WORK INSTRUCTIONS: Look through the data below. Show each line where the string "that" occurs.

RECORDS SHOWN:

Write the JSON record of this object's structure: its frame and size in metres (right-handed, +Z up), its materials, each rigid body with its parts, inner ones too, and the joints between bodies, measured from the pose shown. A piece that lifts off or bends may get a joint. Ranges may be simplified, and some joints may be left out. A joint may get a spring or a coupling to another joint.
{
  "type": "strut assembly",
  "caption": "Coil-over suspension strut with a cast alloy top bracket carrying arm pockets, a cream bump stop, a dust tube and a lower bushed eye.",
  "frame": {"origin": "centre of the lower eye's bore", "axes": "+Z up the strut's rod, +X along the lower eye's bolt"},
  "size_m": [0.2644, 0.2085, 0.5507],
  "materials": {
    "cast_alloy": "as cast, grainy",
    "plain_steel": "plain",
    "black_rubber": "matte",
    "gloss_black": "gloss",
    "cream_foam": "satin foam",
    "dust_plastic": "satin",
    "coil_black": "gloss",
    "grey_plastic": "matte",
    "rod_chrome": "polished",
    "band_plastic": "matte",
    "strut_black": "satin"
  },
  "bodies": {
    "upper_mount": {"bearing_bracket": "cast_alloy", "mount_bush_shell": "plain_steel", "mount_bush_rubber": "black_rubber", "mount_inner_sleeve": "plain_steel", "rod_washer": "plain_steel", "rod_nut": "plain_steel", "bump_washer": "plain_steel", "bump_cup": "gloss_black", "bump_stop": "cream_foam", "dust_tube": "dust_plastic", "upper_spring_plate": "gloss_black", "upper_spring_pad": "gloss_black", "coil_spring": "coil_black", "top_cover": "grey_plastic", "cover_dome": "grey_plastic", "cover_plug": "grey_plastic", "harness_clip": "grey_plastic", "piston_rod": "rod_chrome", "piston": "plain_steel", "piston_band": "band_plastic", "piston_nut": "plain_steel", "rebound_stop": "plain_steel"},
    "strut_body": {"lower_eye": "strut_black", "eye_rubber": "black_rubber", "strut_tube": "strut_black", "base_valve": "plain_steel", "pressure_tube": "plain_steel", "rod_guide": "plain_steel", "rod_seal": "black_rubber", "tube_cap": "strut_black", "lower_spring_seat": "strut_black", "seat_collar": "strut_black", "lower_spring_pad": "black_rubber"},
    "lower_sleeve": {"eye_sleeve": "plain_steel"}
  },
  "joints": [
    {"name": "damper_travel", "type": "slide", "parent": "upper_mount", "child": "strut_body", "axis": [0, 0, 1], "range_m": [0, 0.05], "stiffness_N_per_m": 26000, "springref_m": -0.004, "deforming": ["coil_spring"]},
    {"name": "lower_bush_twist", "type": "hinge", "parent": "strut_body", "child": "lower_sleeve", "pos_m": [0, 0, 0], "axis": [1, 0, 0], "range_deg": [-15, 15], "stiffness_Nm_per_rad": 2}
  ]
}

* * *

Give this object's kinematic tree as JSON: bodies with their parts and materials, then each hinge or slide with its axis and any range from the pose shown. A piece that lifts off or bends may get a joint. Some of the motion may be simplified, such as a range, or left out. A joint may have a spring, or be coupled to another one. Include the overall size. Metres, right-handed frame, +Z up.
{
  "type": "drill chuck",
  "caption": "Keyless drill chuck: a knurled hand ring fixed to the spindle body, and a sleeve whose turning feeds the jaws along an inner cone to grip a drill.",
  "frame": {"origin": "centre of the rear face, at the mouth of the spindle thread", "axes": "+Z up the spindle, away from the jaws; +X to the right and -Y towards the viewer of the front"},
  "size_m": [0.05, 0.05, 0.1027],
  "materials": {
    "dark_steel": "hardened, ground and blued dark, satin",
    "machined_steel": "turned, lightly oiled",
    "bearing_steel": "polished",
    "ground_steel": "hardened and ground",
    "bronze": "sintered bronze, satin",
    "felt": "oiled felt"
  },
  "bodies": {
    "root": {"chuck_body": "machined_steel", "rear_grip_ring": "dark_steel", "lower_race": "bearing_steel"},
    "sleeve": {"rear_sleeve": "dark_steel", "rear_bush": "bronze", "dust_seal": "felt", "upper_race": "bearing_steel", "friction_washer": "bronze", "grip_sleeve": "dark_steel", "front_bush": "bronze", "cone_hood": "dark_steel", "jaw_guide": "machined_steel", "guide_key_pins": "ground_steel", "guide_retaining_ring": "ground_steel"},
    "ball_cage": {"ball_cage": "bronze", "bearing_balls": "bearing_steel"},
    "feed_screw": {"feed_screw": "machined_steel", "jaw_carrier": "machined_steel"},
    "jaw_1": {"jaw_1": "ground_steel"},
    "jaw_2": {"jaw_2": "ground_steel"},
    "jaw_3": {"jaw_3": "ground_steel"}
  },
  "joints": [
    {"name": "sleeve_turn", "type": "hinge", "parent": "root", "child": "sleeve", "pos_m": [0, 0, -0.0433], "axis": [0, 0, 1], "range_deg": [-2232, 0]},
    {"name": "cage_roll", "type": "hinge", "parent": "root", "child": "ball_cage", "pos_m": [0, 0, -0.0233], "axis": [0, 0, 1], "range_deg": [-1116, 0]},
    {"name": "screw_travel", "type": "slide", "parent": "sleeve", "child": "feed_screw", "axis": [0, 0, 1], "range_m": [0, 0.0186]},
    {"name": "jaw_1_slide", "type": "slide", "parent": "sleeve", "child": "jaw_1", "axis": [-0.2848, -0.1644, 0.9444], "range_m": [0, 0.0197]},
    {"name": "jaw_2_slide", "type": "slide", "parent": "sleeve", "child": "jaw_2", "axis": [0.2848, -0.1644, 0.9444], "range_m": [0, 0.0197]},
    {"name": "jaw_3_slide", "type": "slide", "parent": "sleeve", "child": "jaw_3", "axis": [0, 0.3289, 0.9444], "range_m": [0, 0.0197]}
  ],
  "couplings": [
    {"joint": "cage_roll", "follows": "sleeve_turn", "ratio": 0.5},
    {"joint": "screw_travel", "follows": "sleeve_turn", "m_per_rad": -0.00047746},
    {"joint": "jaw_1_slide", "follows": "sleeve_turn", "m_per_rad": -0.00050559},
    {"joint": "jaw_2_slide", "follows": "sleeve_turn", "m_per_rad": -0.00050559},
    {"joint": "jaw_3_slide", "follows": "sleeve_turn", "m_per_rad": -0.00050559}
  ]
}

---

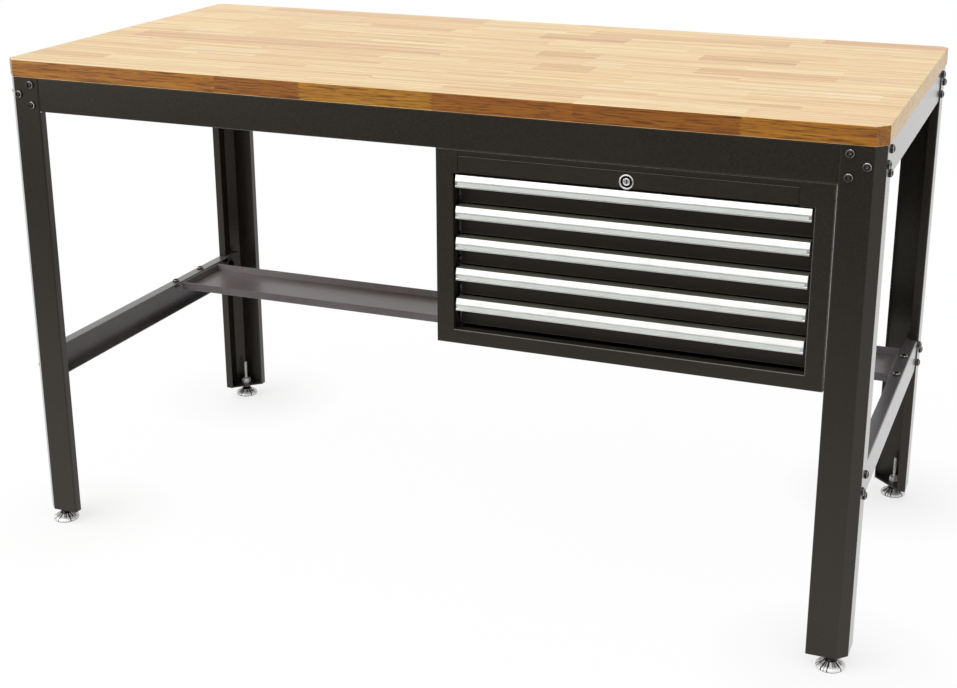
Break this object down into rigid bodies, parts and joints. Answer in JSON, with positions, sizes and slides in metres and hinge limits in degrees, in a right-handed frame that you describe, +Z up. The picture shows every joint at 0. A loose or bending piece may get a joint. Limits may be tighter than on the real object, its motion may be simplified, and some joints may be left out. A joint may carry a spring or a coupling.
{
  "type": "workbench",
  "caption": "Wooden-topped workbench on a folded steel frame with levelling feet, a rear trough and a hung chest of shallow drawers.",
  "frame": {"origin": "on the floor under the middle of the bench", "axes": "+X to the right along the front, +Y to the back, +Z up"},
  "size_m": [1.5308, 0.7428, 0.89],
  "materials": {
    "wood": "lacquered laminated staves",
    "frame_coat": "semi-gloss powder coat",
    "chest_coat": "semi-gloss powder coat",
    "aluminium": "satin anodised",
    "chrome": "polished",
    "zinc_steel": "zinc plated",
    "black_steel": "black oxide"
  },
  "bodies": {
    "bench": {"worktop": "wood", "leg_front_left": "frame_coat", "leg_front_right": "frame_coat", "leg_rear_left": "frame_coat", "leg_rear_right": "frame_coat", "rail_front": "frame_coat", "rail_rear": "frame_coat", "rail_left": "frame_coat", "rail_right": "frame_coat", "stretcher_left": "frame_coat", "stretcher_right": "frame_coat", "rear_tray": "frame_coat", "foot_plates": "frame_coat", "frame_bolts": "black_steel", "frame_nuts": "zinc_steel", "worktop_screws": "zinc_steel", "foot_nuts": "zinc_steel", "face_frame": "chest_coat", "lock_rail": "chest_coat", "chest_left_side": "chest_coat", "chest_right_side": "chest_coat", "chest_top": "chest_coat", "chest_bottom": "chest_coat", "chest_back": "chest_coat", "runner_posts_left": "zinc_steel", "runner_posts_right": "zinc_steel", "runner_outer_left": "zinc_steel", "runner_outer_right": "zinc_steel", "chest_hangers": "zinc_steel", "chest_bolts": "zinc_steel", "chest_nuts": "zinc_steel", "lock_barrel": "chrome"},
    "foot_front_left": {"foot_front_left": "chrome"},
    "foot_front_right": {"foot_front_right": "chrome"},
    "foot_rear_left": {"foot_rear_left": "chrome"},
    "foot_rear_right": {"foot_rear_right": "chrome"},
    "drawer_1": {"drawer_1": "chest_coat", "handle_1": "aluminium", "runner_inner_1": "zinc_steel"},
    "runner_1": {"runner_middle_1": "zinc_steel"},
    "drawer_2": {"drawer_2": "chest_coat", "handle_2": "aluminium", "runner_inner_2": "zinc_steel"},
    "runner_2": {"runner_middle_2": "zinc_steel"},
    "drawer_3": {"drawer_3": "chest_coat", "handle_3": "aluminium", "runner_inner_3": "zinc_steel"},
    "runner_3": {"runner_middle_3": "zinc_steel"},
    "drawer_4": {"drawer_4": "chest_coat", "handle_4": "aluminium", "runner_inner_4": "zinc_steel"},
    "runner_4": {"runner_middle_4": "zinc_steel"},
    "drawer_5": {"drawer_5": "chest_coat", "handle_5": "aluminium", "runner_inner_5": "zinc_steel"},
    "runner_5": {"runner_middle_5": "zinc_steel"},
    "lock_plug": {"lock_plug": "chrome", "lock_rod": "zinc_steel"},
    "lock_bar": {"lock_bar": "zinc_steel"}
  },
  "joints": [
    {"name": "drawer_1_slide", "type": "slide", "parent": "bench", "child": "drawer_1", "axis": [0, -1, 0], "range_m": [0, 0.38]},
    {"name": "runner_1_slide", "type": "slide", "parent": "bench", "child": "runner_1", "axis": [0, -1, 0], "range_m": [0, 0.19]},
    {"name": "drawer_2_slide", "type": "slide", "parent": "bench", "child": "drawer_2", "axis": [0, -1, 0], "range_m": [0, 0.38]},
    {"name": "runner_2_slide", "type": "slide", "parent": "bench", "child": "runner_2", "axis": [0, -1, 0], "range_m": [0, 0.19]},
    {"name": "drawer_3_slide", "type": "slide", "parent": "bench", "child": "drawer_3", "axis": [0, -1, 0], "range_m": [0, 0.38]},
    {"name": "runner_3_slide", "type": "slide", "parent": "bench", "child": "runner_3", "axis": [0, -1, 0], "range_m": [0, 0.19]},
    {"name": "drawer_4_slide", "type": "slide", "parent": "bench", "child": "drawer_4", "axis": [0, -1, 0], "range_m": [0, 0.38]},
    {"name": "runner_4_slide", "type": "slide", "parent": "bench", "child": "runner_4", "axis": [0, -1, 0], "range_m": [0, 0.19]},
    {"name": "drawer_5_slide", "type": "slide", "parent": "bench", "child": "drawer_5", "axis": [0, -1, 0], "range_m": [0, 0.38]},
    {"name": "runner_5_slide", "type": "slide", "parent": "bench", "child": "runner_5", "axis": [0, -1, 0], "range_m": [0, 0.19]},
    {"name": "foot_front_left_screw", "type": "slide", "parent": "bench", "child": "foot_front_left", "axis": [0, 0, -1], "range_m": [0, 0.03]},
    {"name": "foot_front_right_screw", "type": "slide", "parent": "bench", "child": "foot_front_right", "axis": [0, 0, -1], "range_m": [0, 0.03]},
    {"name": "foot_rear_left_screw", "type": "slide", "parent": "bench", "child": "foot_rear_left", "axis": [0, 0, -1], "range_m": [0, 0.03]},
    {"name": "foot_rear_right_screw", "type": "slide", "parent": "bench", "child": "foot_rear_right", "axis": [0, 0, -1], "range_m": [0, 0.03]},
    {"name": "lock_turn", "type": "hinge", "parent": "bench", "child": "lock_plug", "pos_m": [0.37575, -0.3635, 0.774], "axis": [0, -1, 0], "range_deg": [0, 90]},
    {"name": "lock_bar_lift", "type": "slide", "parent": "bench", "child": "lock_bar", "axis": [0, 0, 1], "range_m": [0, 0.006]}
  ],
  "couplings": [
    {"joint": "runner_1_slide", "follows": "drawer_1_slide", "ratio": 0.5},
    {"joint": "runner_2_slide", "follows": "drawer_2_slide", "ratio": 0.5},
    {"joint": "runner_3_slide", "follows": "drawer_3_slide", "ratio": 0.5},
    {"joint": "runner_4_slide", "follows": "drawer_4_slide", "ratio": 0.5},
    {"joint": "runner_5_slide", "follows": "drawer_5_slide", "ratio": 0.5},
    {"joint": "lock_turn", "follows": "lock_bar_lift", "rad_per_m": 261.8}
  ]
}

RESPONSE TO THE TASK:
Write the JSON record of this object's structure: its frame and size in metres (right-handed, +Z up), its materials, each rigid body with its parts, inner ones too, and the joints between bodies, measured from the pose shown. A piece that lifts off or bends may get a joint. Ranges may be simplified, and some joints may be left out. A joint may get a spring or a coupling to another joint.
Give this object's kinematic tree as JSON: bodies with their parts and materials, then each hinge or slide with its axis and any range from the pose shown. A piece that lifts off or bends may get a joint. Some of the motion may be simplified, such as a range, or left out. A joint may have a spring, or be coupled to another one. Include the overall size. Metres, right-handed frame, +Z up.
Break this object down into rigid bodies, parts and joints. Answer in JSON, with positions, sizes and slides in metres and hinge limits in degrees, in a right-handed frame that you describe, +Z up. The picture shows every joint at 0. A loose or bending piece may get a joint. Limits may be tighter than on the real object, its motion may be simplified, and some joints may be left out. A joint may carry a spring or a coupling.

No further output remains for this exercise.